Juliet Glazer

Lecturer in Music, Ethnomusicology

Juliet Pascal Glazer is an ethnomusicologist and anthropologist specializing in sound studies, critical organology, timbre studies, linguistic anthropology, and the and the study of labor and value in Italy and the United States. She holds a joint PhD in Anthropology and Music from the University of Pennsylvania. Her dissertation, “Senses of Value: Sound and Circulation in Violin Crafting Communities,” is an ethnography of craft livelihoods and learning in communities of makers and restorers (also called luthiers) of violins, violas, and cellos for Western art music performance in Boston, New York City, and Cremona in Italy.

Currently, Glazer is engaged in a book project that explores the multi-sensory and inter-sensory dimensions of musical labor and value production among violin-family luthiers.
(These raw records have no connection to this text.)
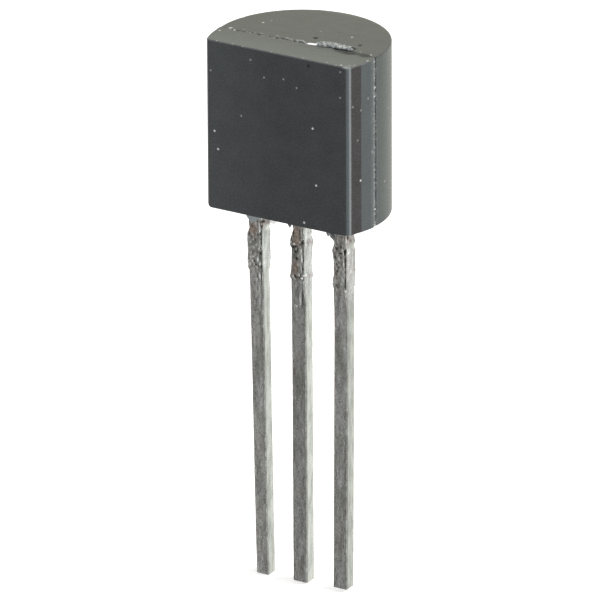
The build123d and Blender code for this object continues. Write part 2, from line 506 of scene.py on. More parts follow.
def body_prism():
    """The body's outline, drawn once and drawn up to its height, with its edges rounded."""

    def at_lip(p):
        return abs(p.x - half_width) < 1e-4 and abs(p.y - parting) < 1e-4

    def in_groove(p):
        return parting - 1e-4 < p.y < groove_back + 1e-4 and p.x > groove_floor - 1e-3

    bm = bmesh.new()
    verts = [bm.verts.new((x, y, 0)) for x, y in ((flat_half_width, front), shoulder, (half_width, parting))]
    edges = [bm.edges.new(pair) for pair in zip(verts, verts[1:])]
    bmesh.ops.mirror(bm, geom=verts + edges, matrix=Matrix.Identity(4), merge_dist=1e-5, axis="X")
    left_lip = min((v for v in bm.verts if abs(v.co.y - parting) < 1e-4), key=lambda v: v.co.x)
    groove = [(groove_floor, parting), (groove_floor, groove_back), (groove_edge, groove_back)]
    chain = [verts[-1]] + [bm.verts.new((x, y, 0)) for x, y in groove]
    for pair in zip(chain, chain[1:]):
        bm.edges.new(pair)
    start = atan2(groove_back - round_y, groove_edge)
    stop = pi - atan2(parting - round_y, round_reach)
    turned = bmesh.ops.spin(
        bm,
        geom=[chain[-1]],
        cent=(0, round_y, 0),
        axis=(0, 0, 1),
        angle=stop - start,
        steps=round_steps,
        use_merge=False,
    )
    bm.edges.new((turned["geom_last"][0], left_lip))
    bmesh.ops.remove_doubles(bm, verts=bm.verts, dist=1e-3)
    bm.edges.new([v for v in bm.verts if abs(v.co.y - front) < 1e-4])
    bmesh.ops.edgeloop_fill(bm, edges=bm.edges[:])
    raised = bmesh.ops.extrude_face_region(bm, geom=bm.faces[:])
    lifted = [v for v in raised["geom"] if isinstance(v, bmesh.types.BMVert)]
    bmesh.ops.translate(bm, vec=(0, 0, body_height), verts=lifted)
    bmesh.ops.recalc_face_normals(bm, faces=bm.faces)
    upright = [e for e in bm.edges if abs(e.verts[0].co.z - e.verts[1].co.z) > 1]
    rounding = {"affect": "EDGES", "offset_type": "OFFSET", "profile": 0.5, "material": -1}
    corners = [e for e in upright if abs(e.verts[0].co.y - front) < 1e-4]
    bmesh.ops.bevel(bm, geom=corners, offset=corner_reach, segments=10, **rounding)
    lip = [e for e in bm.edges if all(at_lip(v.co) for v in e.verts)]
    bmesh.ops.bevel(bm, geom=lip, offset=bead, segments=5, **rounding)
    rims = []
    for e in bm.edges:
        a, b = (v.co for v in e.verts)
        if min(a.z, b.z) > body_height - 1e-4 and not (in_groove(a) and in_groove(b)):
            rims.append(e)
    bmesh.ops.bevel(bm, geom=rims, offset=edge_wear, segments=3, **rounding)
    return bm


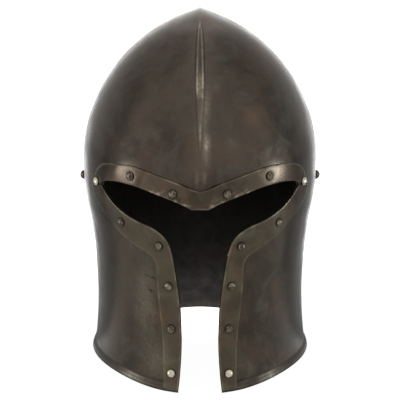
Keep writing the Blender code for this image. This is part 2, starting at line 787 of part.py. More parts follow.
KEEPER_Z, KEEPER_HEIGHT, KEEPER_WALL = 0.0960, 0.0080, 0.0013
LONG_OUTER_X, LONG_INNER_X = 0.0830, 0.0804
LONG_HANG = [
    (0.0908, 0.1270), (0.0858, 0.1120), (LONG_OUTER_X, 0.1010), (LONG_OUTER_X, 0.0780), (0.0828, 0.0520),
]  # fmt: skip
FREE_END = [
    (0.0763, 0.0480), (0.0775, 0.0660), (LONG_INNER_X, 0.0800), (LONG_INNER_X, 0.1030), (0.0800, 0.1120),
]  # fmt: skip
LONG_FOLD_X, LONG_FOLD_RADIUS = 0.0792, 0.0036
HOLE_X, HOLE_HEIGHTS = 0.0772, [0.0500, 0.0580, 0.0660, 0.0740]
HOLE_RADIUS, HOLE_REACH = 0.0014, 0.0027


def long_strap():
    """Hangs down the other cheek, doubled up so that its free end is tucked through a keeper."""
    fold = arc((LONG_FOLD_X, LONG_FOLD_Z), LONG_FOLD_RADIUS, 360, 180, 6)
    pivot = strap_pivot(LONG_SIDE)
    places = [(Vector((LONG_SIDE * HOLE_X, pivot.y, height)), ACROSS) for height in HOLE_HEIGHTS]
    holes = hole_tool("strap_holes_tool", places, HOLE_RADIUS, HOLE_REACH)
    return strap("chin_strap_long", LONG_SIDE, [*LONG_HANG, *fold, *FREE_END], [holes])


def keeper():
    """A leather loop round both layers of the long strap."""
    pivot = strap_pivot(LONG_SIDE)
    half_gap = STRAP_THICKNESS / 2 + GAP
    half_width_y = STRAP_WIDTH / 2 + GAP
    hole = [(LONG_INNER_X - half_gap, -half_width_y), (LONG_OUTER_X + half_gap, half_width_y)]
    bm = bmesh.new()
    outer, inner = [], []
    for x_end, y_end in ((0, 0), (1, 0), (1, 1), (0, 1)):
        x, y = hole[x_end][0], hole[y_end][1]
        away = Vector((1 if x_end else -1, 1 if y_end else -1)) * KEEPER_WALL
        columns = ((inner, Vector((x, y))), (outer, Vector((x, y)) + away))
        for grid, place in columns:
            foot = Vector((LONG_SIDE * place.x, pivot.y + place.y, KEEPER_Z - KEEPER_HEIGHT / 2))
            grid.append([foot, foot + Vector((0, 0, KEEPER_HEIGHT))])
    add_plate(bm, outer, inner, ring=True)
    return finish("strap_keeper", bm, strap_leather())


def buckle_frame():
    """A loop of round wire, whose top side is the bar that the strap and the prong turn on."""
    pivot_y = strap_pivot(SHORT_SIDE).y
    half, corner = BUCKLE_HALF_WIDTH, BUCKLE_CORNER
    loop = []
    for cy, cz, start in (
        (half - corner, BAR_Z - corner, 0),
        (-half + corner, BAR_Z - corner, 90),
        (-half + corner, BAR_Z - BUCKLE_HEIGHT + corner, 180),
        (half - corner, BAR_Z - BUCKLE_HEIGHT + corner, 270),
    ):
        loop += arc((cy, cz), corner, start, start + 90, 3)
    points = [Vector((BAR_X, pivot_y + y, z)) for y, z in loop]
    bm = bmesh.new()
    rings = []
    for i, point in enumerate(points):
        along = (points[(i + 1) % len(points)] - points[i - 1]).normalized()
        outward = along.cross(ACROSS)
        ring = []
        for k in range(ROUND_SIDES):
            turn = 2 * math.pi * (k + 0.5) / ROUND_SIDES
            offset = ACROSS * math.cos(turn) + outward * math.sin(turn)
            ring.append(bm.verts.new(point + offset * BUCKLE_WIRE_RADIUS))
        rings.append(ring)
    for i in range(len(rings)):
        a, b = rings[i], rings[(i + 1) % len(rings)]
        for k in range(ROUND_SIDES):
            n = (k + 1) % ROUND_SIDES
            bm.faces.new((a[k], a[n], b[n], b[k]))
    return finish("buckle_frame", bm, buckle_steel())


def buckle_prong():
    """A flat pin curled round the bar, whose point rests on the far side of the frame."""
    pivot_y = strap_pivot(SHORT_SIDE).y
    curl_radius = BUCKLE_WIRE_RADIUS + GAP + PRONG_THICKNESS / 2
    curl = arc((BAR_X, BAR_Z), curl_radius, -60, 200, 10)
    flat_x = BAR_X - curl_radius
    heights = (BAR_Z - 0.003, BAR_Z - 0.012, BAR_Z - BUCKLE_HEIGHT - PRONG_OVERHANG)
    path = [Vector((x, pivot_y, z)) for x, z in [*curl, *[(flat_x, z) for z in heights]]]
    bm = bmesh.new()
    add_strip(bm, path, (0, 1, 0), PRONG_WIDTH, PRONG_THICKNESS)
    return finish("buckle_prong", bm, buckle_steel())


# ---------------------------------------------------------------- the helmet


def build():
    both = (1, -1)
    brow = [p for side in both for p in on_front(BROW_RIVETS, side)]
    temples = [p for side in both for p in on_front(TEMPLE_RIVETS, side)]
    cheeks = {side: on_front(CHEEK_RIVETS, side) for side in both}
    sides = [p for side in both for p in on_wall([SIDE_RIVET_ANGLE], side)]
    rear = [p for side in both for p in on_wall(REAR_RIVET_ANGLES, side)]

    shell = shell_wall()
    cut(shell, face_tool())
    holes = [*brow, *temples, *cheeks[1], *cheeks[-1], *sides, *rear]
    cut(shell, hole_tool("shell_holes_tool", holes))

    over_brow = brow_band()
    cut(over_brow, hole_tool("brow_holes_tool", [*brow, *temples]))
    for side, name in ((1, "cheek_band_right"), (-1, "cheek_band_left")):
        plate = cheek_band(name, side)
        cut(plate, hole_tool(name + "_holes_tool", cheeks[side]))

    liner = liner_band()
    cut(liner, hole_tool("liner_holes_tool", [*brow, *sides, *rear]))
    for number in range(1, TONGUE_COUNT + 1):
        tongue(number)
    crown_patch()

    on_band = BAND_LIFT + BAND_THICKNESS + GAP
    liner_inside = -LINER_DEPTH - LEATHER_THICKNESS - GAP - FACET_SPACE
    under_washer = liner_inside - WASHER_THICKNESS - GAP
    strap_inside = -STRAP_DEPTH - STRAP_THICKNESS / 2 - GAP
    rivets("brow_rivet", brow, on_band, under_washer)
    rivets("temple_rivet", temples, on_band, -STEEL_INSIDE)
    rivets("cheek_rivet_right", cheeks[1], on_band, -STEEL_INSIDE)
    rivets("cheek_rivet_left", cheeks[-1], on_band, -STEEL_INSIDE)
    rivets("liner_rivet", rear, GAP, under_washer)
    under_strap_washer = strap_inside - WASHER_THICKNESS - GAP
    rivets("chin_strap_rivet", sides, GAP, under_strap_washer, SIDE_HEAD_RADIUS, SIDE_HEAD_HEIGHT)
    washers("liner_washer", [*brow, *rear], liner_inside)
    washers("chin_strap_washer", sides, strap_inside)

    pivot = strap_pivot(SHORT_SIDE)
    bar = Vector((BAR_X, pivot.y, BAR_Z))
    for made in (short_strap(), fold_rivet()):
        move_origin(made, pivot)
    for made in (buckle_frame(), buckle_prong()):
        move_origin(made, bar)
    for made in (long_strap(), keeper()):
        move_origin(made, strap_pivot(LONG_SIDE))


for old in list(bpy.data.objects):
    bpy.data.objects.remove(old)
build()
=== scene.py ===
"""The finished look of a barbute: an open-faced steel helmet with riveted bands and a leather liner.

Metres, +Z up, the face towards -Y. The plates follow the same surface as the CAD model's, from
outer_point() and front_point(), with finer meshes, rounded edges, dents and a worn patina.
"""

import math

import bmesh
import bpy
import numpy as np
from mathutils import Matrix, Vector, noise


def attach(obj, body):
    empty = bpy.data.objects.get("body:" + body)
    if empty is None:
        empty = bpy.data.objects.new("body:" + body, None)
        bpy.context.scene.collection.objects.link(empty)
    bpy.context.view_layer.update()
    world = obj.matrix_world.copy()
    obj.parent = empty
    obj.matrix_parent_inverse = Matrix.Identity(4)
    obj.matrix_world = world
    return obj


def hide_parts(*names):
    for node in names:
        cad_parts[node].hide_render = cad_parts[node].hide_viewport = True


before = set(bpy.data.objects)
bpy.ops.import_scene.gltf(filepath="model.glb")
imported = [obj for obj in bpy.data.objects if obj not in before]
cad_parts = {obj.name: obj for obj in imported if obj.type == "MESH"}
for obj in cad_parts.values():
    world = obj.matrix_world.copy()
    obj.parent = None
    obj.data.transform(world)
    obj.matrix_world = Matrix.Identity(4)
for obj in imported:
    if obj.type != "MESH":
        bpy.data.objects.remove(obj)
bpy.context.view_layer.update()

# ---------------------------------------------------------------- driving dimensions

HEIGHT = 0.303
MIDDLE_Y = -0.001724
CROWN_SETBACK = 0.006
WALL = 0.0016
BAND_TOP = 0.0017  # a band's outer face above the shell's
BAND_SETBACK = 0.0003
RIVET_RADIUS = 0.0036
RIVET_HEIGHT = 0.0023
SIDE_RIVET_RADIUS, SIDE_RIVET_HEIGHT = 0.0042, 0.0037
SHELL_SEAT = 0.0002  # under a rivet's head that lies on the shell itself
STEEL_INSIDE = 0.0024
SHANK_RADIUS = 0.0015
TAIL_RADIUS = 0.0026
TAIL_HEIGHT = 0.0009
WASHER_RADIUS = 0.0045
WASHER_THICKNESS = 0.0008
LINER_DEPTH = 0.0022
LEATHER = 0.0020
GAP = 0.0003
FACET_SPACE = 0.0006
LINER_BELOW, LINER_ABOVE = 0.0045, 0.0220
TONGUE_THICKNESS, TONGUE_LEAN, TONGUE_TOP = 0.0018, 1.5, 0.266
TONGUE_TIP_RADIUS, PATCH_RADIUS, PATCH_SAG = 0.013, 0.024, 0.0020
STRAP_WIDTH, STRAP_THICKNESS, STRAP_SPACE = 0.018, 0.0022, 0.0012
DEGREE = math.pi / 180

# ---------------------------------------------------------------- curves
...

Relatedly, she is working on an interdisciplinary pair of articles that situate the study of timbre within linguistic anthropology by analyzing how luthiers in Boston and New York City communicate with their musician customers about timbre and sound. Her second research project asks what is at stake in “seeing” sound for historical and contemporary users of sound visualization technology. It turns to the history of science to examine the role of the sound spectrograph in ethnomusicology and linguistic anthropology, as well as in music making and AI speech synthesis, since the technology’s initial military uses during World War II.
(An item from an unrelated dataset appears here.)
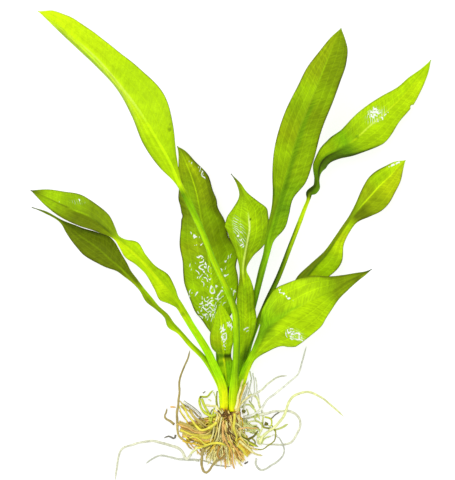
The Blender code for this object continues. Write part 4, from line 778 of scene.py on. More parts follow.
# The long single roots: the colour, the radius at the foot, then the x, y, z of points along each
ROOTS = {
    "root_right_long": ("pale", 0.8, [
        (21.3, -11, 4.6), (24.8, -8.8, 5), (27, -6, 5.3), (29.2, -3.3, 5.2), (30.6, -0.3, 5),
        (31.4, 2.8, 4.7), (32.7, 5.5, 4.2), (35, 8, 3.4), (38.5, 9.4, 2.6), (43, 10, 2), (50, 7, 1.2),
        (57, 1.5, 0.9), (62.5, -3.5, 0.9),
    ]),
    "root_right_upper": ("bone", 0.7, [
        (7.3, -1.6, 9.5), (7.6, 2.4, 9), (8.9, 6.4, 8.4), (11, 8, 7.6), (14.3, 9.4, 6), (17.9, 12, 4.6),
        (21.3, 15, 3), (24.8, 17.6, 1.8), (28, 18.7, 1.1), (31.6, 18.9, 0.8),
    ]),
    "root_right_pale": ("mist", 0.7, [
        (7.3, -3.2, 7.5), (12, -2.2, 7.2), (14.5, -0.8, 6.9), (17.6, 1.7, 6.3), (20.6, 6.2, 5.8),
        (24.8, 9.4, 5.2), (29.7, 13.2, 4.4), (33.3, 16.5, 3.8), (37.1, 19.6, 3.1), (39.6, 26.6, 1.6),
        (42, 35, 0.8),
    ]),
    "root_right_loop": ("bone", 0.8, [
        (7.2, -4.7, 5), (13, -3, 4.6), (19.2, -1.7, 4), (23.4, -0.6, 3.4), (28, -0.3, 2.6),
        (32.7, -0.6, 1.6), (36.1, -2, 1.1), (38.2, -4.8, 0.9), (38.5, -8.2, 0.9), (37.4, -11.6, 0.9),
        (35.8, -15, 0.9), (33, -17.9, 0.9), (29.7, -18.9, 0.9), (25.3, -18.9, 0.9), (21.3, -18.9, 0.9),
        (17.8, -18.6, 0.9),
    ]),
    "root_lower_right_loop": ("ash", 0.6, [
        (14.5, -26.6, 1.3), (14.1, -29, 0.9), (15.1, -31.6, 0.7), (17, -33, 0.7), (19.6, -32.3, 0.7),
        (23.1, -30.2, 0.7), (26.4, -27.8, 1), (29.2, -24.4, 1.9), (29.9, -21.7, 2.6), (29.2, -19, 3.2),
        (28, -16.8, 3.2), (26.6, -14.8, 3), (24.4, -14.2, 2.6),
    ]),
    "root_left_long": ("bone", 0.8, [
        (-21.4, -24, 2.8), (-22.4, -25.6, 2.8), (-23.7, -26.8, 2.8), (-24.6, -26.2, 2.7),
        (-25.7, -23.6, 2.2), (-27.5, -21.4, 1.7), (-29.7, -20.2, 1.3), (-32.7, -19.5, 0.9),
        (-35.8, -18.6, 0.9), (-44, -17, 0.9), (-52, -18.5, 0.9), (-60, -22, 0.9), (-62, -30, 0.9),
        (-63, -38.5, 0.9),
    ]),
    "root_lower_left_long": ("ash", 0.7, [
        (-16.8, -27.8, 0.8), (-18.7, -27.5, 0.8), (-23.5, -27.2, 0.8), (-28.4, -26.9, 0.8),
        (-32.7, -25.9, 0.8), (-35.8, -25, 0.8), (-39, -25.2, 0.8), (-42, -26.3, 0.8), (-46.4, -29.5, 0.8),
    ]),
    "root_left_rising": ("drab", 0.7, [
        (-28.9, -7.4, 4.2), (-29, -4, 6), (-28.9, -1, 6.6), (-28.4, 3, 6.4), (-28, 8, 5.6),
        (-27.8, 12, 5), (-27.6, 16.5, 3.8), (-26, 22, 2.4), (-23.5, 27.5, 1.4), (-22, 33, 0.8),
    ]),
    "root_left_strand": ("lemon", 0.75, [
        (-7.2, -5.6, 14), (-11, -8.6, 12.8), (-14, -9.8, 11.4), (-16.2, -9.8, 10.4), (-18.7, -7.9, 9.6),
        (-20.5, -5.2, 9), (-22.9, -2.4, 8.4), (-24.5, 1.1, 7.8), (-26.2, 4.2, 7.2),
    ]),
    "root_left_hook": ("drab", 0.7, [
        (-30.7, -7.6, 3.4), (-32.7, -6, 2.2), (-35, -4.8, 1.4), (-35.9, -3.6, 1), (-35.2, -1.4, 0.8),
        (-34.6, 1.1, 0.8),
    ]),
    "root_left_low": ("slate", 0.6, [
        (-29.9, -13.6, 1.8), (-30.6, -15.6, 1.3), (-31.8, -15.4, 1), (-33.3, -14.4, 0.8),
        (-35.1, -14.7, 0.7), (-36.4, -15.4, 0.7),
    ]),
    "root_left_hump": ("green", 0.8, [
        (-7.4, -1.6, 10.4), (-10.6, -2.6, 9.8), (-12.4, -2, 8.8), (-14.6, 0, 7.2), (-16.2, 2.8, 5.6),
        (-16.8, 5.5, 4.2), (-16.1, 7.6, 3), (-14.3, 7.4, 2.2), (-12.4, 7.6, 1.6), (-10.8, 9.4, 1.2),
        (-9.1, 11, 1),
    ]),
    "root_bottom_loop": ("drab", 0.8, [
        (-14.4, -20.4, 7), (-15.3, -24.4, 5.2), (-15.6, -27.5, 3.8), (-15.3, -31.2, 2.8),
        (-14.4, -33.9, 2.4), (-13.2, -34.4, 2.6), (-11.3, -32.7, 3.6), (-9.8, -30.2, 4.6),
        (-7.7, -28, 5.8), (-5.8, -26.9, 6.4), (-3.4, -25.7, 7.2), (-2.4, -23.4, 8.2),
    ]),
}
TAN_ROOTS = ("root_left_rising", "root_left_hook", "root_left_low", "root_bottom_loop")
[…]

Glazer was a Benjamin Franklin Fellow at Penn from 2019 to 2025. Her research has been supported by a Wenner-Gren Foundation Dissertation Fieldwork Grant. Her writing has been awarded the Hewitt Pantaleoni Prize for Best Graduate Student Paper from the Mid-Atlantic Chapter for the Society of Ethnomusicology (MACSEM) and recognized as “Honorable Mention” by the Society for Linguistic Anthropology for the John Gumperz Graduate Student Essay Prize. Glazer earned a B.A. cum laude with distinction in Anthropology from Yale. She is a classical violinist and old-time fiddler.